Alamos Gold’s CEO used the conference appearance to highlight the company’s long growth track record, beginning with the Mulatos project acquired in the early 2000s when gold was below $300/oz. He noted the asset had been sold by Placer Dome for about CAD 10 million after the company spent roughly $50 million on it, framing Alamos’s history as one of opportunistic asset acquisition and value creation. The remarks were largely descriptive with no new financial guidance or operational update.

Analysis

The main equity takeaway is that management is still selling a multi-cycle compounding story, but the market is likely to care more about the quality of the next leg of growth than the historical narrative. For a mid-tier producer, the critical question is whether future ounces come from low-cost, self-funded expansion or from projects that quietly consume balance-sheet capacity; that distinction matters most in a gold tape where investors are rewarding duration and free-cash-flow resilience over headline growth. The second-order implication is competitive: if Alamos can keep extending mine life without a large capital spike, it pressures the valuation premium of peers that need heavier reinvestment to maintain output. That tends to favor the highest-quality Canadian/US names with visible internal growth and clean jurisdictional profiles, while leaving developers and higher-cost producers more exposed if gold softens. The real catalyst is not the presentation itself but whether the company can convert its growth runway into a higher terminal multiple rather than just a temporary EPS lift.
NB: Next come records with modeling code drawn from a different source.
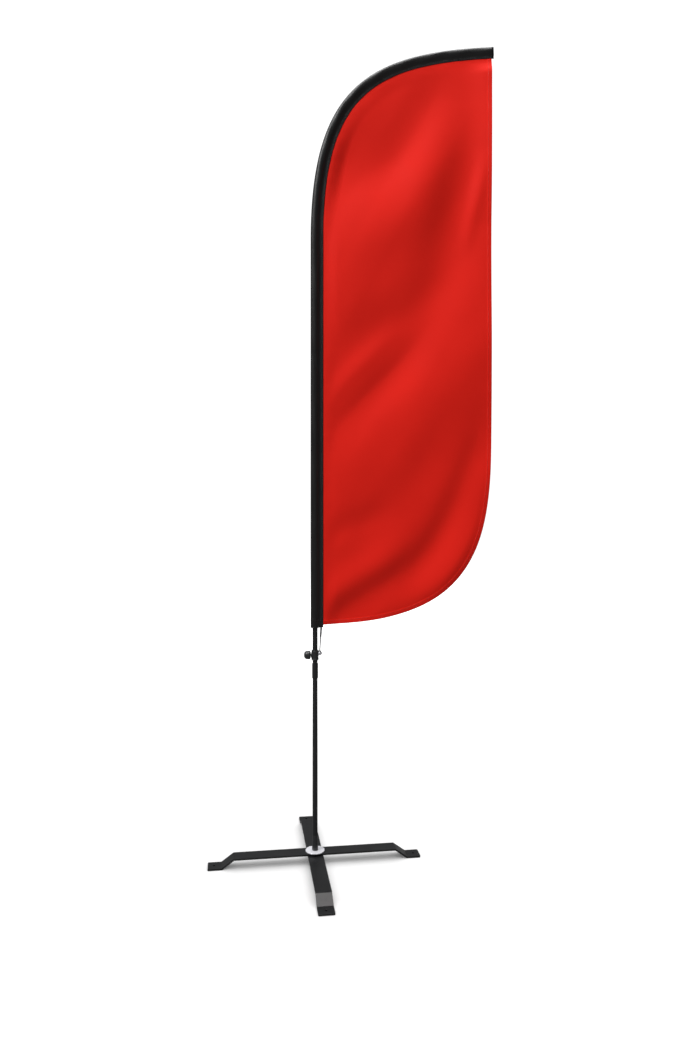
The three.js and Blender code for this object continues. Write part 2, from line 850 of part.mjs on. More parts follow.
// Cross base, turned a little from the flag's plane
const base = new THREE.Group();
base.rotation.z = baseTurn;
flag.add(base);
const lowerBar = crankedBar(lowerBarRise);
lowerBar.rotateZ(Math.PI / 2);
addPiece(base, "lower_bar", lowerBar, steelCoated);
addPiece(base, "upper_bar", crankedBar(upperBarRise), steelCoated);
const foldLevel = lowerBarRise + barThickness;
addPiece(base, "fold_washer", ring(boltHoleRadius, foldWasherRadius, foldLevel, upperBarRise), nylonGrey);
addPiece(base, "flange_disc", ring(boltHoleRadius, discRadius, discBottom, discTop, edgeChamfer), steelZinc);
const nutTop = lowerBarRise - lockWasherThickness;
addPiece(
  base,
  "lock_washer",
  splitRing(boltHoleRadius, lockWasherRadius, lockWasherSplit / 2, nutTop, lowerBarRise),
  steelZinc,
);
const nutBore = spindleRadius + runningGap;
addPiece(base, "base_nut", hexNut(nutAcrossFlats, nutBore, nutTop - nutHeight, nutTop), steelZinc);
addPiece(flag, "spindle", spindle(), steelZinc);
addPiece(flag, "thrust_washer", ring(boltHoleRadius, thrustWasherRadius, shoulderTop, thrustTop), nylonGrey);
const clipBore = spindleRadius - clipGrooveDepth + runningGap;
addPiece(
  flag,
  "retaining_clip",
  splitRing(clipBore, tubeBore - restGap, clipSlot, clipBottom, clipBottom + clipThickness),
  steelZinc,
);
addPiece(flag, "rotator_sleeve", rotatorSleeve(), nylonGrey);

// Pole, from the foot up
addPiece(flag, "pole_foot_ring", footRing(), plasticBlack);
addPiece(flag, "pole_lower", ring(tubeBore, tubeRadius, poleBottom, lowerTubeTop), aluminiumBlack);
const ferruleBottom = lowerTubeTop - ferruleLength / 2;
addPiece(
  flag,
  "pole_ferrule",
  ring(outerBore, ferruleRadius, ferruleBottom, ferruleBottom + ferruleLength, edgeChamfer),
  aluminiumBlack,
);
addPiece(
  flag,
  "pole_spigot",
  ring(spigotRadius - spigotWall, spigotRadius, lowerTubeTop - spigotReach, lowerTubeTop + spigotReach),
  aluminiumBlack,
);
addPiece(flag, "pole_middle", ring(tubeBore, tubeRadius, lowerTubeTop + restGap, middleTubeTop), aluminiumBlack);
addPiece(
  flag,
  "middle_ferrule",
  ring(outerBore, sleevedFerruleRadius, middleTubeTop - sleevedFerruleLength, middleTubeTop),
  aluminiumBlack,
);
addPiece(
  flag,
  "pole_upper",
  ring(upperTubeBore, upperTubeRadius, middleTubeTop - upperTubeInsert, upperTubeTop),
  fibreglassBlack,
);
addPiece(
  flag,
  "upper_ferrule",
  ring(upperTubeRadius + runningGap, upperFerruleRadius, upperTubeTop - sleevedFerruleLength, upperTubeTop),
  aluminiumBlack,
);
addPiece(flag, "pole_tip", tipRod(), fibreglassBlack);
addPiece(flag, "tip_cap", tipCap(), plasticBlack);

// Flag
addPiece(flag, "flag_sleeve", polePocket(), fabricBlack);
addPiece(flag, "sleeve_tip", pocketEnd(), fabricBlack);
addPiece(flag, "banner", banner(), fabricRed);

// Tension collar and elastic cord
addPiece(flag, "tension_collar", tensionCollar(), plasticBlack);
addPiece(flag, "thread_insert", threadInsert(), brass);
addPiece(flag, "clamp_stud", clampStud(), steelZinc);
addPiece(flag, "clamp_knob", clampKnob(), plasticBlack);
addPiece(flag, "cord_post", cordPost(), steelZinc);
addPiece(flag, "post_washer", postWasher(), steelZinc);
addPiece(flag, "cord_hook", cordHook(), plasticBlack);
addPiece(flag, "cord_sheath", cordSheath(), fabricBlack);
addPiece(flag, "tension_cord", tensionCord(), elasticBlack);

// The origin is on the floor under the middle of the whole flag's box
const model = new THREE.Group();
model.add(flag);
const box = new THREE.Box3().setFromObject(model, true);
flag.position.x = -(box.min.x + box.max.x) / 2;
flag.position.y = -(box.min.y + box.max.y) / 2;

export default model;
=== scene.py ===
import bisect
import math
import bmesh
import bpy
import numpy as np
from mathutils import Matrix, Vector, noise
from mathutils.geometry import interpolate_bezier


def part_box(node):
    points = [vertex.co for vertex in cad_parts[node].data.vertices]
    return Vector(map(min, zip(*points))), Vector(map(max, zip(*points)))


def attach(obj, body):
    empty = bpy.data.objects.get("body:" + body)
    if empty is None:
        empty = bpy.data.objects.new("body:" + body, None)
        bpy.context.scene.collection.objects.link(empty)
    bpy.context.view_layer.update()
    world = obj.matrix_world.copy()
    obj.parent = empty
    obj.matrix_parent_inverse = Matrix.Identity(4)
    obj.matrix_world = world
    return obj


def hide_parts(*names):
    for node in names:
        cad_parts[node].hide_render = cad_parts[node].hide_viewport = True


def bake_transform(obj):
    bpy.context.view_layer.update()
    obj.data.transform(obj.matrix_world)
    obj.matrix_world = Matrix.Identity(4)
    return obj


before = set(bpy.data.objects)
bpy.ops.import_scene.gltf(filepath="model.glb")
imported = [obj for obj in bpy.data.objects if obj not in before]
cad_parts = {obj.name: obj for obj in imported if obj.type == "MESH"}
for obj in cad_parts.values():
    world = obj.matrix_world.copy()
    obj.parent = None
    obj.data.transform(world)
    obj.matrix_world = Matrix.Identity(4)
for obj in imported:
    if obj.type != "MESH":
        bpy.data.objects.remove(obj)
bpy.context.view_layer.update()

poleLow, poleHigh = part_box("pole_lower")
poleX = (poleLow.x + poleHigh.x) / 2  # the pole's axis; it stands on y = 0

# camera

view = {"right": 0.103, "away": 2.507, "height": 1.1555, "lens": 28.76, "shiftUp": -0.0592}

cameraData = bpy.data.cameras.new("camera")
cameraData.lens = view["lens"]
cameraData.shift_y = view["shiftUp"]
camera = bpy.data.objects.new("camera", cameraData)
camera.location = (poleX + view["right"], -view["away"], view["height"])
camera.rotation_euler = (math.radians(90), 0, 0)
bpy.context.scene.collection.objects.link(camera)
bpy.context.scene.camera = camera


# shader tools

class Wire:
    def __init__(self, finish, socket):
        self.finish = finish
        self.socket = socket

    def math(self, operation, *others):
        return self.finish.math(operation, self, *others)

    def __add__(self, other):
        return self.finish.math("ADD", self, other)

    def __radd__(self, other):
        return self.finish.math("ADD", other, self)

    def __sub__(self, other):
        return self.finish.math("SUBTRACT", self, other)

    def __rsub__(self, other):
        return self.finish.math("SUBTRACT", other, self)

    def __mul__(self, other):
        return self.finish.math("MULTIPLY", self, other)

    def __rmul__(self, other):
        return self.finish.math("MULTIPLY", other, self)

    def __truediv__(self, other):
        return self.finish.math("DIVIDE", self, other)


class Finish:
    def __init__(self, name, fixed):
        self.material = bpy.data.materials.new(name)
        self.material.use_nodes = True
        self.tree = self.material.node_tree
        self.shader = self.tree.nodes["Principled BSDF"]
        for socket, value in fixed.items():
            self.shader.inputs[socket].default_value = value

    def node(self, kind, settings=None, sockets=None, output=0):
        made = self.tree.nodes.new(kind)
        for name, value in (settings or {}).items():
            if name == "stops":
                self.setStops(made.color_ramp, value)
            else:
                setattr(made, name, value)
        for name, value in (sockets or {}).items():
            if isinstance(value, Wire):
                self.tree.links.new(value.socket, made.inputs[name])
            else:
                made.inputs[name].default_value = value
        return Wire(self, made.outputs[output])

    def setStops(self, ramp, stops):
        while len(ramp.elements) < len(stops):
            ramp.elements.new(1.0)
        for element, (place, shade) in zip(ramp.elements, stops):
            element.position = place
            element.color = (shade, shade, shade, 1.0)

    def math(self, operation, *values):
        return self.node("ShaderNodeMath", {"operation": operation}, dict(enumerate(values)))

    def place(self, stretch=(1, 1, 1)):
        where = self.node("ShaderNodeTexCoord", output="Object")
        return self.node("ShaderNodeMapping", {}, {"Vector": where, "Scale": stretch})

    def cloth(self, stretch=(1, 1, 1)):
        where = self.node("ShaderNodeUVMap", {"uv_map": "cloth"})
        return self.node("ShaderNodeMapping", {}, {"Vector": where, "Scale": stretch})

    def noise(self, where, scale, detail=3.0, roughness=0.5):
        sockets = {"Vector": where, "Scale": scale, "Detail": detail, "Roughness": roughness}
        return self.node("ShaderNodeTexNoise", {}, sockets, "Fac")

    def ramp(self, value, *stops):
        return self.node("ShaderNodeValToRGB", {"stops": stops}, {"Fac": value})

    def axes(self, where):
        parts = self.node("ShaderNodeSeparateXYZ", {}, {0: where}, 0)
        outputs = parts.socket.node.outputs
        return [Wire(self, outputs[i]) for i in range(3)]

    def blend(self, factor, first, second):
        settings = {"data_type": "RGBA", "clamp_factor": True}
        colours = {0: factor, 6: (*first, 1.0), 7: (*second, 1.0)}
        return self.node("ShaderNodeMix", settings, colours, 2)

    def paint(self, socket, value):
        self.tree.links.new(value.socket, self.shader.inputs[socket])

    def relief(self, height, depth, strength=1.0):
        sockets = {"Height": height, "Distance": depth, "Strength": strength}
        self.paint("Normal", self.node("ShaderNodeBump", {}, sockets))


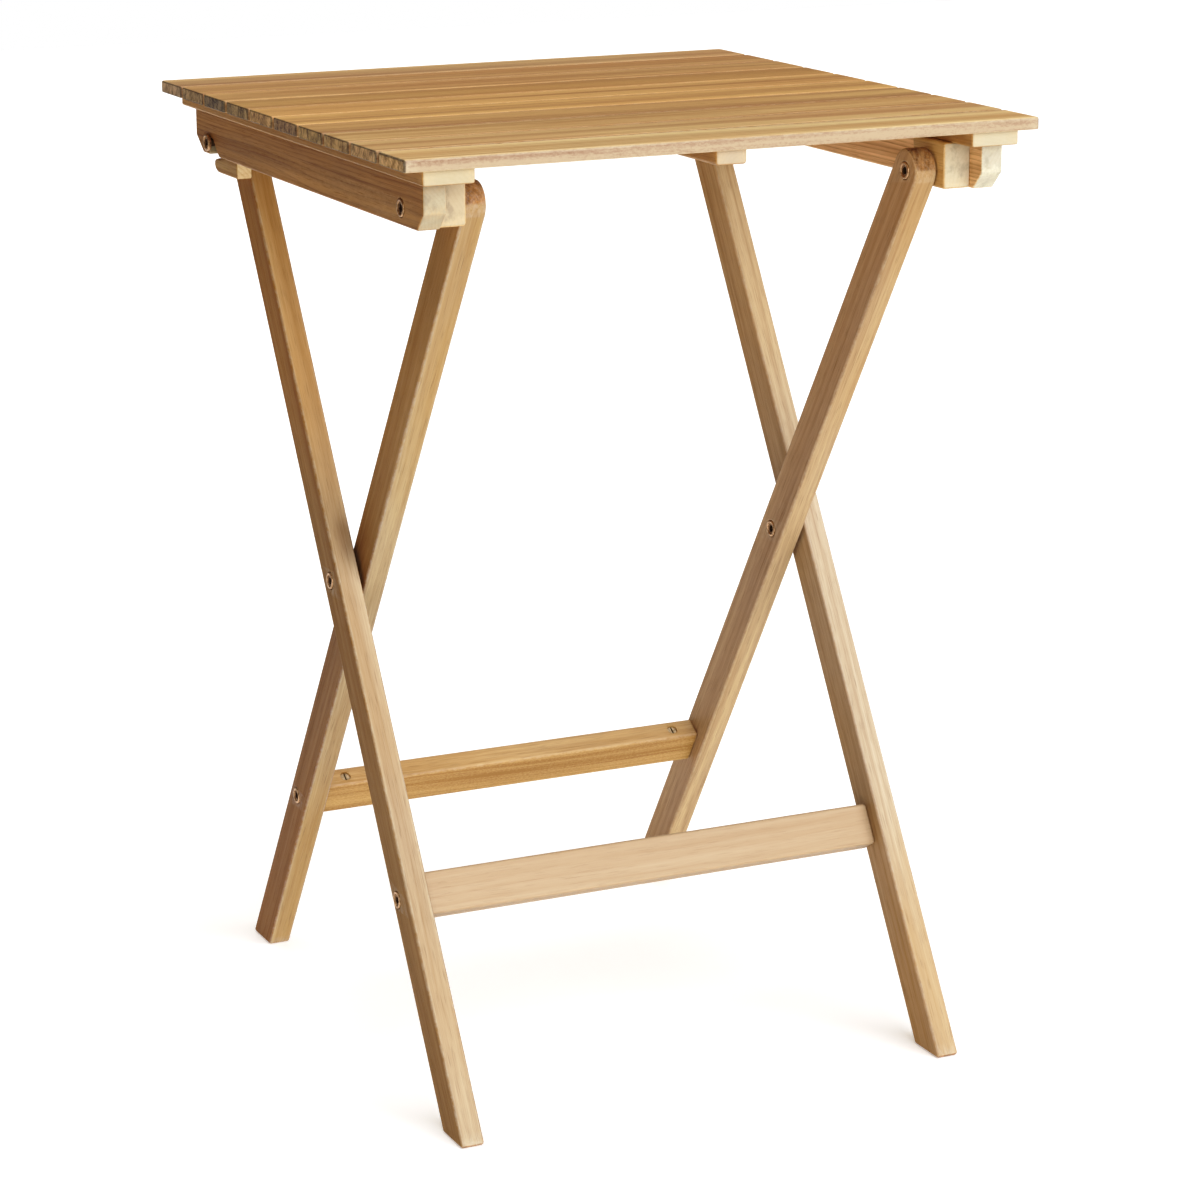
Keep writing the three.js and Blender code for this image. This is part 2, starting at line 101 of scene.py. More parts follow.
def rounded(pts, radii, seg=5):
    """A closed outline with its corners turned into arcs."""
    n, out = len(pts), []
    for i in range(n):
        p0, p, p1 = Vector(pts[i - 1]), Vector(pts[i]), Vector(pts[(i + 1) % n])
        r = radii[i] if hasattr(radii, "__len__") else radii
        a, b = (p0 - p), (p1 - p)
        la, lb = a.length, b.length
        a.normalize(); b.normalize()
        ang = math.acos(max(-1, min(1, a.dot(b))))
        if r <= 0 or ang > math.pi - 0.03:
            out.append((p.x, p.y))
            continue
        t = min(r / math.tan(ang / 2), 0.47 * la, 0.47 * lb)
        rr = t * math.tan(ang / 2)
        c = p + (a + b).normalized() * (rr / math.sin(ang / 2))
        s, e = p + a * t - c, p + b * t - c
        a0, a1 = math.atan2(s.y, s.x), math.atan2(e.y, e.x)
        d = (a1 - a0 + math.pi) % (2 * math.pi) - math.pi
        k = max(1, round(seg * abs(d) / (math.pi / 2)))
        for j in range(k + 1):
            out.append((c.x + rr * math.cos(a0 + d * j / k), c.y + rr * math.sin(a0 + d * j / k)))
    return out


def densify(pts, step):
    out = []
    for i, p in enumerate(pts):
        q = pts[(i + 1) % len(pts)]
        n = max(1, math.ceil(math.dist(p, q) / step))
        out += [(p[0] + (q[0] - p[0]) * k / n, p[1] + (q[1] - p[1]) * k / n) for k in range(n)]
    return out


def inward(P):
    e1, e2 = P - np.roll(P, 1, 0), np.roll(P, -1, 0) - P
    e1 /= np.linalg.norm(e1, axis=1)[:, None] + 1e-12
    e2 /= np.linalg.norm(e2, axis=1)[:, None] + 1e-12
    n1, n2 = np.c_[-e1[:, 1], e1[:, 0]], np.c_[-e2[:, 1], e2[:, 0]]
    m = n1 + n2
    m /= np.linalg.norm(m, axis=1)[:, None] + 1e-12
    return m / np.clip((m * n1).sum(1), 0.6, 1)[:, None]


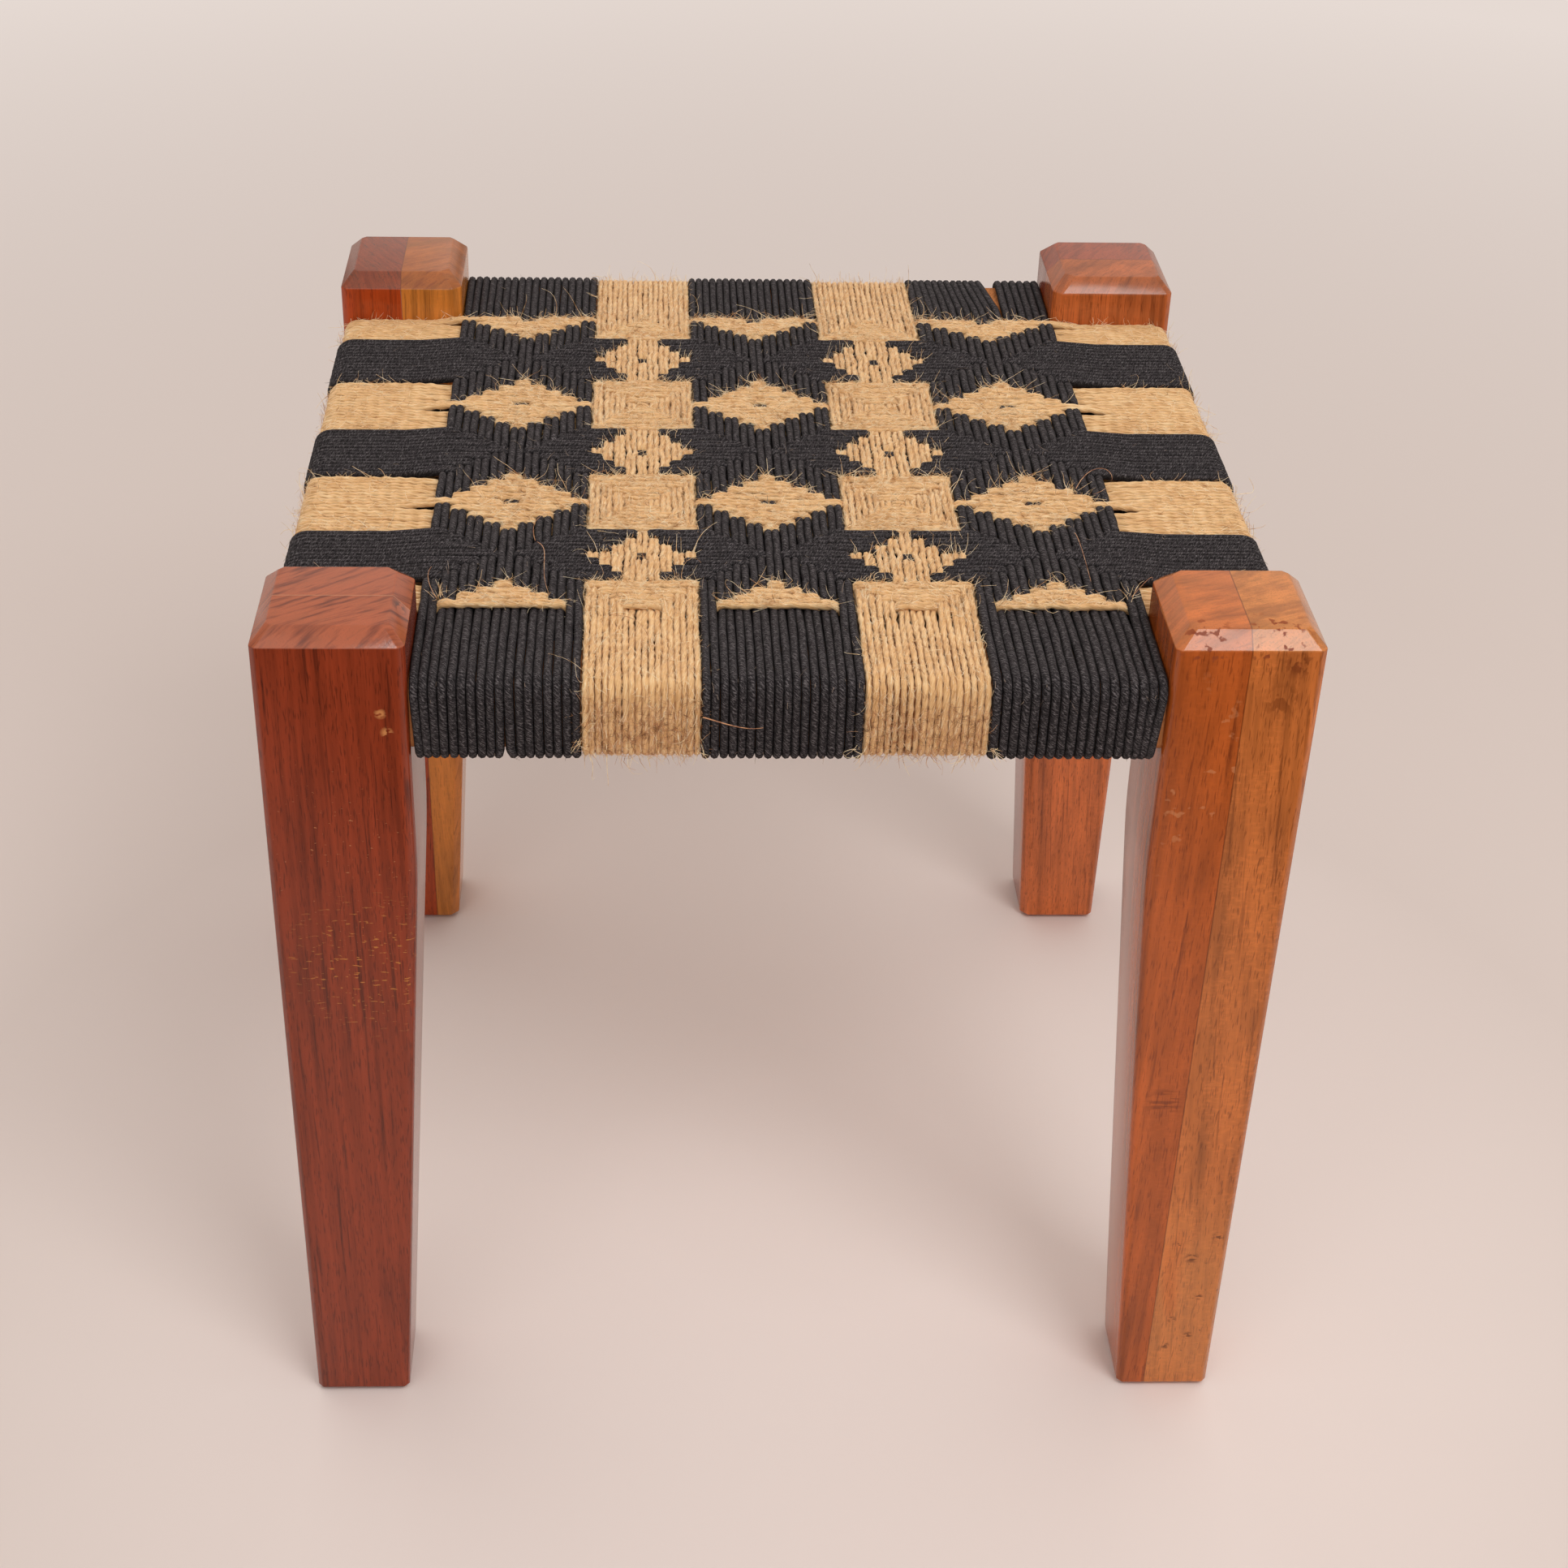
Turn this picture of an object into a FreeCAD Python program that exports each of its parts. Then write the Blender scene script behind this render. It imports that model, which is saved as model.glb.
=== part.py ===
import FreeCAD, Part
import math
import os

# A square stool with a woven seat: four tapered legs, each glued up from two boards, four rails
# tenoned into them, and twelve bands of cotton cord and jute twine woven over the rails.
# Sizes are in millimetres. Z is up, the front is towards -Y, and the origin is on the floor
# under the middle of the seat.

# Overall size
overall_width = 456.0
overall_depth = 456.0
overall_height = 445.0

# Legs: square at the top, with the two inner faces tapering from a gentle knee to the foot
leg_side = 65.5
foot_side = 46.3
knee_height = 322.0
knee_reach = 16.0
top_bevel_width = 7.0
top_bevel_drop = 7.4
foot_bevel = 3.0
outer_arris = 2.5
inner_arris = 4.5
glue_line_share = 0.5

# Rails, set back from the outer faces of the legs by the cords that wrap them
rail_height = 33.0
rail_drop = 27.5
rail_recess = 19.5
rail_arris = 5.0
tenon_thickness = 12.0
tenon_shoulder = 4.0
tenon_gap = 4.5
tenon_lead = 1.5
glue_clearance = 0.1
cut_overrun = 1.0

# Seat cords: the wrap round a rail, and the flat strips of cords that cross in the seat
wrap_thickness = 3.7
strip_thickness = 3.2
strip_gap = 3.0
riser_run = 1.5
soft_clearance = 0.3
entry_start_share = 0.5
entry_end_share = 0.15

# The bands from left to right and from front to rear, as shares of the clear width and depth
lengthwise_band_shares = {
    "lengthwise_cotton_left": 0.2260,
    "lengthwise_jute_left": 0.1579,
    "lengthwise_cotton_middle": 0.2152,
    "lengthwise_jute_right": 0.1674,
    "lengthwise_cotton_right": 0.2335,
}
crosswise_band_shares = {
    "crosswise_jute_front_edge": 0.0751,
    "crosswise_cotton_front": 0.1490,
    "crosswise_jute_front": 0.1821,
    "crosswise_cotton_middle": 0.1560,
    "crosswise_jute_rear": 0.1821,
    "crosswise_cotton_rear": 0.1646,
    "crosswise_jute_rear_edge": 0.0911,
}

# The strips of a band: how many pairs of cords each holds, and its rank in the woven figure,
# which is 0 along the middle of the figure and 1 along its borders
nine_pair_strips = ((3, 1), (3, 0), (3, 1))
seven_pair_strips = ((2, 1), (3, 0), (2, 1))
front_edge_strips = ((2, 0), (2, 1))
rear_edge_strips = ((3, 1), (2, 0))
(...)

The contrarian angle is that the market may be over-anchored on “growth” and underpricing execution risk at the asset-conversion stage. In gold, investors often pay up for reserve-life extension until capital intensity or permitting friction shows up; that inflection can re-rate a name quickly, especially if peers are simultaneously offering similar growth with cleaner FCF generation. Over the next 3-9 months, the stock is vulnerable to any sign that growth is back-end loaded or requires a larger-than-expected spending cadence. For hedge-fund positioning, the setup is better expressed as relative value than outright beta. If Alamos keeps narratively leaning on expansion while peers are already de-risking cash flow, the stock could lag the best-in-class names even in a supportive gold market; if gold rolls over, the leverage to sentiment compression is even sharper. The key tell will be whether management emphasizes organic growth funded from operating cash flow versus externally financed or capital-intensive growth.